JAKARTA — Dompet Dhuafa dan Bina Trubus Swadaya mengadakan Fokus Grup Diskusi (FGD) Budaya dan Pemberdayaan di Bentara Budaya Jakarta (BBJ) pada Rabu (29/5/2024). Bertajuk “Revitalisasi Cerlang Budaya Lokal dalam Membangun Karakter Bangsa sebagai Sarana Pemberdayaan Masyarakat”, FGD yang diselenggarakan mulai pukul 09.00-16.00 WIB ini dihadiri para tokoh nasional dalam memformulasikan budaya Indonesia sebagai upaya memberdayakan masyarakat.

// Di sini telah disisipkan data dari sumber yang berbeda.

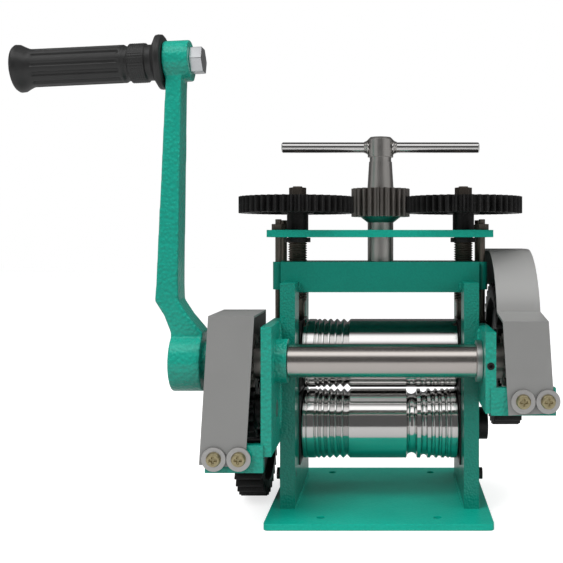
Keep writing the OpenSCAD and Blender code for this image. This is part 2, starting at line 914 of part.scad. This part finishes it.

Dalam sambutannya, Rahmad Riyadi selaku Ketua acara FGD, mengatakan bahwa pertemuan dan diskusi tersebut diperlukan untuk memahami perubahan budaya dan membangun jaringan silaturahmi pegiat budaya dan pemberdayaan masyarakat. Serta dalam kaitannya dengan pemberdayaan masyarakat, kebudayaan disadari sebagai salah satu unsur penting dalam pemberdayaan. Selain itu, Dompet Dhuafa dan peserta diskusi perlu mengetahui praktik pemberdayaan kebudayaan yang berasal dari lokal inisiatif yang telah berhasil secara berkelanjutan baik secara etos maupun mitos.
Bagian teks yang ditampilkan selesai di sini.